═══ SUPPLIED DATA

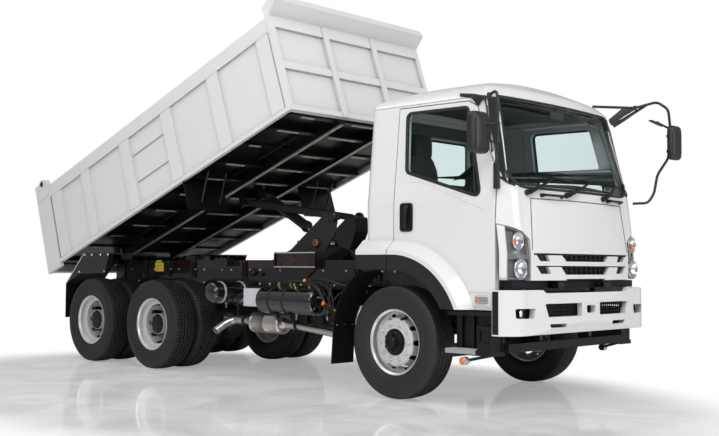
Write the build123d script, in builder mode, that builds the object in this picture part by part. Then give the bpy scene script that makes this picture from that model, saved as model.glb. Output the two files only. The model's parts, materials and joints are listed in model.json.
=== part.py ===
from build123d import *
from math import cos, radians, sin
import os

os.makedirs("parts", exist_ok=True)

# Three-axle tipper truck, cab over engine.  Millimetres; +X is forward, +Y is the truck's left, +Z is up.
# The origin lies on the ground under the middle of the truck's length and width.

# ---------------------------------------------------------------- driving dimensions
front_axle_x = 2476.5
wheelbase = 3760                      # front axle to the first rear axle
bogie_spacing = 1300                  # first rear axle to the second
first_rear_x = front_axle_x - wheelbase
second_rear_x = first_rear_x - bogie_spacing
bogie_x = (first_rear_x + second_rear_x) / 2

tyre_radius = 515
tyre_width = 280
rim_radius = 286                      # bead seat of a 22.5 inch rim
flange_radius = 303
flange_width = 222                    # over both rim flanges
axle_z = tyre_radius
front_tyre_y = 1030
inner_tyre_y = 715
outer_tyre_y = 1045
kingpin_y = 880

rail_outer_y = 430
rail_height = 240
rail_flange = 75
rail_wall = 9
rail_bottom_z = 950
rail_top_z = rail_bottom_z + rail_height
rail_front_x = front_axle_x + 1120
rail_rear_x = front_axle_x - 5640
coupling_z = 1070                     # bolt pattern of the rear coupling plate
coupling_bolt_y = 160
coupling_bolt_z = 100
coupling_hole_radius = 10.5
subframe_height = 72
subframe_top_z = rail_top_z + subframe_height
subframe_front_x = front_axle_x - 760

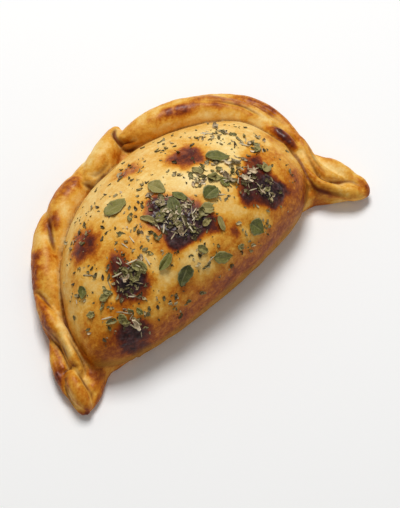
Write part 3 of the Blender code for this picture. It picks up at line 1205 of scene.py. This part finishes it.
    def seam_places(self, points: Points) -> tuple[Points, Points]:
        """Place points by the seam.

        Args:
            points: Points in millimetres, as the solids' sizes give them.

        Returns:
            How far along the seam and how far across it each point is.
        """
        every, batch = 4, 4000
        line, way, run = self.seam.line[::every], self.seam.along[::every], self.seam.distance[::every]
        distance, across = np.zeros(len(points)), np.zeros(len(points))
        for start in range(0, len(points), batch):
            part = slice(start, start + batch)
            gaps = points[part, None, :2] - line[None, :, :]
            near = np.argmin((gaps**2).sum(axis=2), axis=1)
            gap = points[part, :2] - line[near]
            distance[part] = run[near] + (gap * way[near]).sum(axis=1)
            across[part] = gap[:, 1] * way[near, 0] - gap[:, 0] * way[near, 1]
        return distance, across

    def pocket_share(self, points: Points) -> Points:
        """Tell the pocket's skin from the rim's.

        Args:
            points: Points in millimetres, as the solids' sizes give them.

        Returns:
            1 on the pocket and 0 on the rim, with a short run between them.
        """
        own, rest = self.trees
        gaps = [rest.find_nearest(point)[3] - own.find_nearest(point)[3] for point in points]
        return fade(-0.35, 0.35, np.array(gaps))

    def bake_heat(self, points: Points) -> tuple[Points, Points]:
        """Work out how far the oven has taken each point.

        Args:
            points: Points in millimetres, as the solids' sizes give them.

        Returns:
            The heat, from 0 for pale to 1 for scorched, and the pocket's share.
        """
        pocket = self.pocket_share(points)
        wander = self.oven.wander * lumps(points, 5.0, 41.3, 3)
        cloud = lumps(points, 15.0, 57.1)
        body = self.oven.pocket_heat(points, wander, cloud)
        rim = self.oven.rim_heat(points, self.seam_places(points), wander, cloud)
        return body * pocket + rim * (1 - pocket), pocket

    def store_layers(self) -> None:
        """Store the layers that the crust's finish reads."""
        points, plain, edges = self.read()
        facing = normals(self.mesh)
        heat, pocket = self.bake_heat(plain)
        smooth = relaxed(points, edges, EVEN_STRENGTH, 24)
        dip = ((smooth - points) * facing).sum(axis=1)
        heat, dip = relaxed(np.column_stack([heat, dip]), edges, EVEN_STRENGTH, 3).T
        # Painted shade: darker colour in the creases, plus painted shadow along the seam's groove at the
        # back, on faces that look up.
        groove = self.groove_share(pocket, edges) * fade(-26.0, -14.0, plain[:, 1])
        pressed = fade(0.4, 1.4, self.crease_depth(plain)) + 0.8 * groove
        pressed = np.minimum(pressed, 1.0) * fade(0.05, 0.5, facing[:, 2])
        # Dips of low heat: partly pale underbaked dough, partly painted shade.
        hollow = fade(0.15, 0.7, dip) * (1 - fade(0.2, 0.8, pressed))
        heat = heat + 0.10 * fade(0.02, 0.25, -dip) * (1 - pocket)
        wander = 3.0 * lumps(plain, 9.0, 71.0)
        matte = fade(15.0, 8.0, points[:, 2] + wander) * fade(-0.25, -0.7, facing[:, 1]) * pocket
        matte = evened(np.maximum(matte, fade(-0.6, -0.9, facing[:, 2])), edges, 4)
        upward = relaxed(facing, edges, EVEN_STRENGTH, 8)[:, 2]
        layers = {
            "bake_depth": np.clip(heat, 0.0, 1.0),
            "hollow": 0.55 * hollow * (1 - fade(0.3, 0.6, heat)),
            "pressed": evened(pressed, edges, 1),
            "matte": matte,
            "glazed": (1 - matte) * fade(0.1, 0.7, upward),
        }
        for name, values in (layers | self.herb_cover(plain, pocket)).items():
            set_layer(self.mesh, name, values)

    def herb_cover(self, plain: Points, pocket: Points) -> dict[str, Points]:
        """Work out how thickly broken herbs lie, heaped and strewn.

        Args:
            plain: The skin's points as the solids' sizes give them.
            pocket: The pocket's share at each point.

        Returns:
            The layers that the scatters read, by name.
        """
        wander = 0.3 * lumps(plain, 4.0, 91.0)
        heaped = np.zeros(len(plain))
        for heap in HERB_HEAPS:
            heaped = np.maximum(heaped, heap.heat * heap.spread(plain, wander))
        patchy = fade(-0.25, 0.6, lumps(plain, 7.0, 37.0))
        high = fade(16.0, 26.0, plain[:, 2]) * pocket
        return {
            "cover_heaped": heaped * high + 0.04 * patchy * high,
            "cover_strewn": (0.5 * heaped + 0.05 + 0.32 * patchy) * high,
            "headroom": fade(39.5, 34.0, plain[:, 2]),
        }


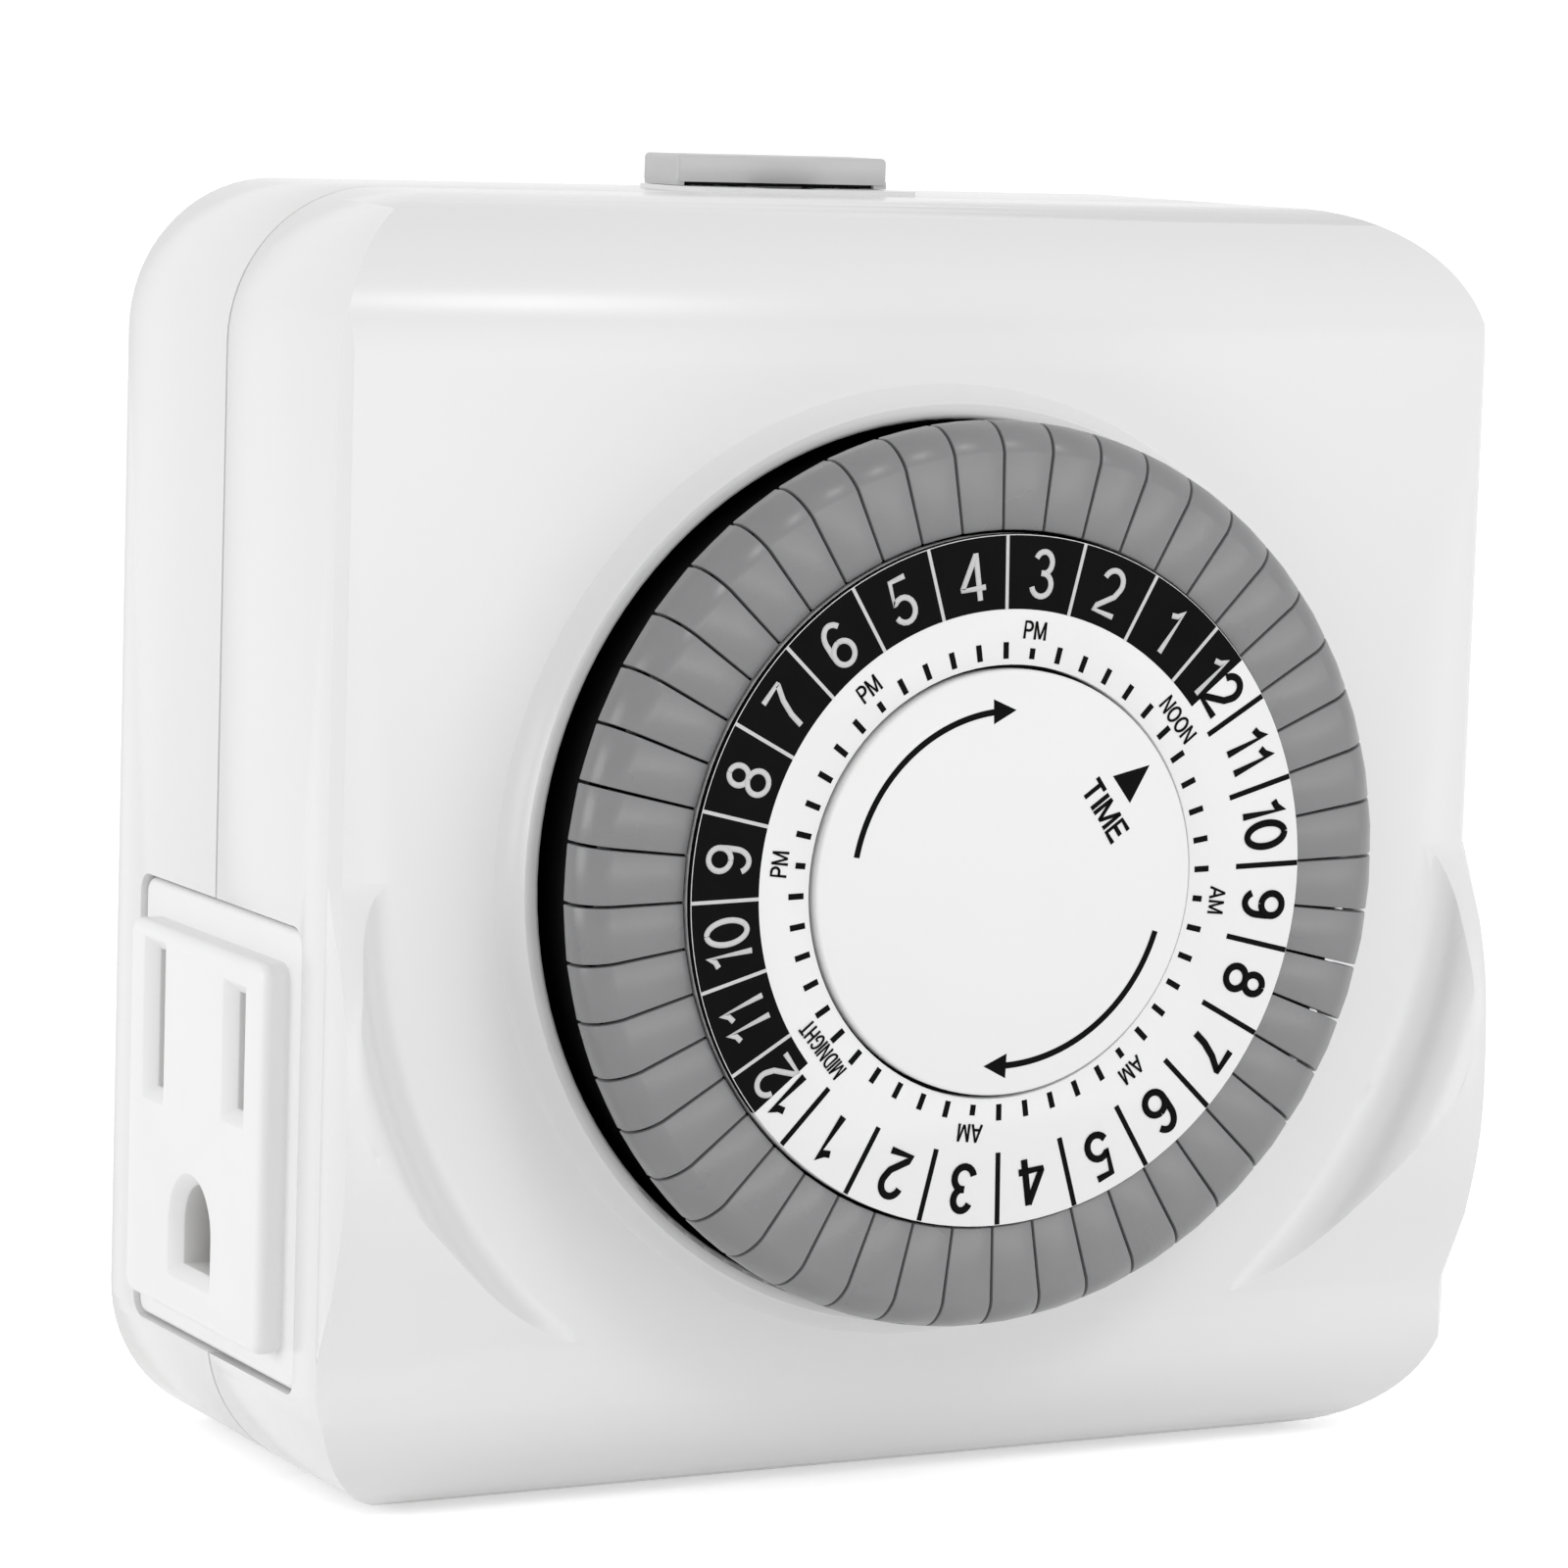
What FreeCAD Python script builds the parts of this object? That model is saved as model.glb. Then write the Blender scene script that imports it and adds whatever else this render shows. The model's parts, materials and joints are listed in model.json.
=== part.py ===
import FreeCAD, Part
import math
import os

V = FreeCAD.Vector

os.makedirs("parts", exist_ok=True)

# The object: a mechanical 24 hour plug-in timer with two side outlets.
# Millimetres. X to the right seen from the front, +Y to the wall, +Z up.
# The origin is on the rear face, on the dial's axis.

# Housing
housing_width = 79.4
housing_height = 79.3
housing_lift = 0.35
body_depth = 33.4
corner_radius = 9.5
front_round = 9.3
side_bevel = 0.7
wall = 2.0
front_wall = 2.2
rear_wall = 2.2
rear_shell_depth = 15.9
split_groove = 0.25
split_groove_depth = 0.8
tongue_height = 2.0
tongue_thickness = 0.9
tongue_clearance = 0.1

# Collar round the dial and the swelling pads beside it
dial_hole_radius = 27.2
collar_rise = 1.85
collar_land = 0.95
collar_flank = 1.1
pad_rise = 3.0
pad_ramp = 9.5
pad_flat = 9.0
pad_fade = 10.0
scoop_radius = 36.0
scoop_width = 5.0

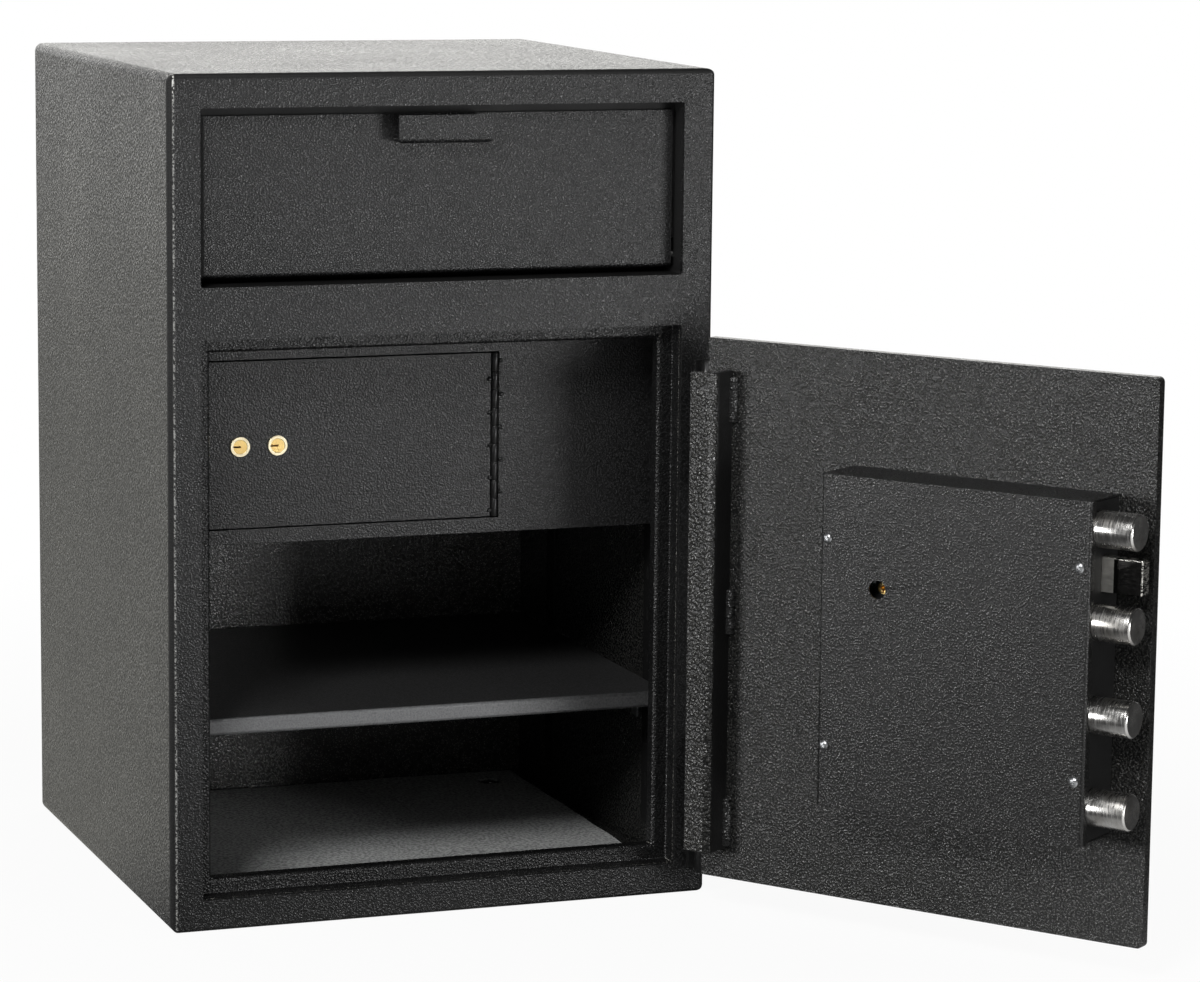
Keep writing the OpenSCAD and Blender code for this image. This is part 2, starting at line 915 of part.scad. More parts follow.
// Brass bush that leads the change key to the lock.
module change_key_bush() {
    h0 = hard_t + case_t;
    color(brass)
        on_door()
            difference() {
                rod_y(dial_s + key_off[0], dial_z + key_off[1], h0, h0 + 9, 5.5);
                rod_y(dial_s + key_off[0], dial_z + key_off[1], h0 + 3, cover_h, 2.5);
                block([dial_s + key_off[0] - 0.8, h0 + 3, dial_z + key_off[1] - 4.5],
                    [dial_s + key_off[0] + 0.8, cover_h, dial_z + key_off[1]]);
            }
}

// Web beside the free edge that carries the bolts, with two folded tabs for the cover's screws.
module bolt_guide() {
    tab = 18;
    tab_half = 6.5;
    tab_eased = 0.5;
    color(dark_coat)
        on_door()
            difference() {
                union() {
                    block([guide_s0, 0, cover_z0 + cover_t + slide_gap],
                        [guide_s1, guide_h - 2 * tab_eased, cover_z1 - cover_t - slide_gap]);
                    for (z = [-1, 1])
                        translate([0, 0, screw_mid + z * screw_out - tab_half])
                            linear_extrude(2 * tab_half)
                                folded([
                                    [guide_s0 + guide_t / 2, guide_h - 4 * guide_t],
                                    [guide_s0 + guide_t / 2, guide_h - guide_t / 2],
                                    [guide_s1 - tab, guide_h - guide_t / 2]
                                ], guide_t, tab_eased);
                }
                for (k = [0 : bolt_count - 1])
                    rod_x(bolt_h, bolt_low + k * bolt_pitch, guide_s0 - bore_over, guide_s1 + bore_over,
                        bolt_r + part_gap);
                block([guide_s0 - bore_over, latch_h0 - slide_gap, latch_z - latch_len / 2 - slide_gap],
                    [guide_s1 + bore_over, latch_h1 + slide_gap, latch_z + latch_len / 2 + slide_gap]);
                for (z = [-1, 1])
                    rod_y(screw_s1, screw_mid + z * screw_out, guide_h - 2 * guide_t, guide_h + bore_over,
                        screw_r + run_gap);
            }
}

// Shouldered studs that the bolt bar's slotted tabs slide on.
module carriage_studs() {
    color(steel)
        on_door()
            for (z = [-1, 1]) {
                rod_y(stud_s, plate_mid + z * stud_out, 0, yoke_h0 - part_gap, stud_r + 4);
                rod_y(stud_s, plate_mid + z * stud_out, yoke_h0 - part_gap, yoke_h0 + yoke_t + part_gap, stud_r);
                rod_y(stud_s, plate_mid + z * stud_out, yoke_h0 + yoke_t + part_gap, yoke_h0 + yoke_t + 3.5,
                    stud_r + 4);
            }
}

module cover_posts() {
    post_r = 5;
    color(zinc)
        on_door()
            for (z = [-1, 1])
                difference() {
                    rod_y(screw_s0 + 1, screw_mid + z * screw_out, 0, cover_h - cover_t, post_r);
                    rod_y(screw_s0, screw_mid + z * screw_out, cover_h - 12, cover_h, screw_r + run_gap);
                }
}

// Folded cover: a front with sides, closed ends and a short lip over the bolt guide.
module boltwork_cover() {
    t = cover_t;
    lip = 9;
    color(coat)
        on_door()
            difference() {
                union() {
                    translate([0, 0, cover_z0])
                        linear_extrude(cover_len)
                            folded([
                                [cover_s0 + t / 2, 0],
                                [cover_s0 + t / 2, cover_h - t / 2],
                                [cover_s1 - t / 2, cover_h - t / 2],
                                [cover_s1 - t / 2, cover_h - lip]
                            ], t, fold_r);
                    for (z = [cover_z0, cover_z1 - t])
                        translate([0, 0, z])
                            linear_extrude(t)
                                intersection() {
                                    round_rect([cover_s0, -cover_h], [cover_s1, cover_h], fold_r + t);
                                    translate([cover_s0, 0])
                                        square([cover_w - t - slide_gap, cover_h]);
                                }
                }
                for (s = [screw_s0, screw_s1], z = [-1, 1])
                    rod_y(s, screw_mid + z * screw_out, cover_h - 2 * t, cover_h + bore_over, screw_r + 0.3);
                rod_y(dial_s + key_off[0], dial_z + key_off[1], cover_h - 2 * t, cover_h + bore_over, 8.2);
                for (k = [0 : bolt_count - 1])
                    rod_x(bolt_h, bolt_low + k * bolt_pitch, cover_s1 - 2 * t, cover_s1 + bore_over,
                        bolt_r + slide_gap);
            }
}

module cover_screws() {
    color(zinc)
        on_door()
            for (s = [screw_s0, screw_s1], z = [-1, 1])
                translate([s, cover_h, screw_mid + z * screw_out])
                    rotate([-90, 0, 0])
                        difference() {
                            union() {
                                intersection() {
                                    cylinder(r = screw_head_r, h = 2.6);
                                    translate([0, 0, -4.6])
                                        sphere(r = 7.2);
                                }
                                translate([0, 0, -5])
                                    cylinder(r = screw_r, h = 5.5);
                            }
                            for (a = [45, 135])
                                rotate([0, 0, a])
                                    translate([-2.4, -0.5, 1.2])
                                        cube([4.8, 1, 3]);
                        }
}

module dial_ring() {
    color(steel)
        on_door()
            difference() {
                union() {
                    rod_y(dial_s, dial_z, -door_t - ring_t + ring_step, -door_t, dial_r + ring_w);
                    rod_y(dial_s, dial_z, -door_t - ring_t, -door_t - ring_t + ring_step, dial_r + ring_w - 3);
                }
                rod_y(dial_s, dial_z, -door_t - ring_t - bore_over, -door_t - ring_step, dial_r + 2);
                rod_y(dial_s, dial_z, -door_t - ring_t - bore_over, bore_over - door_t,
                    dial_spindle_r + run_gap);
            }
}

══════

* [WHAT IS NEEDED] Reproduce the records above exactly, from the first line through the line containing "# The origin lies", and output nothing else.

* [THE OUTPUT]
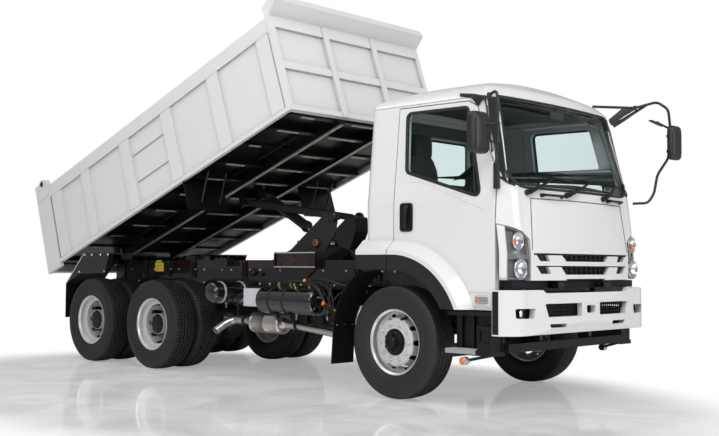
Write the build123d script, in builder mode, that builds the object in this picture part by part. Then give the bpy scene script that makes this picture from that model, saved as model.glb. Output the two files only. The model's parts, materials and joints are listed in model.json.
=== part.py ===
from build123d import *
from math import cos, radians, sin
import os

os.makedirs("parts", exist_ok=True)

# Three-axle tipper truck, cab over engine.  Millimetres; +X is forward, +Y is the truck's left, +Z is up.
# The origin lies on the ground under the middle of the truck's length and width.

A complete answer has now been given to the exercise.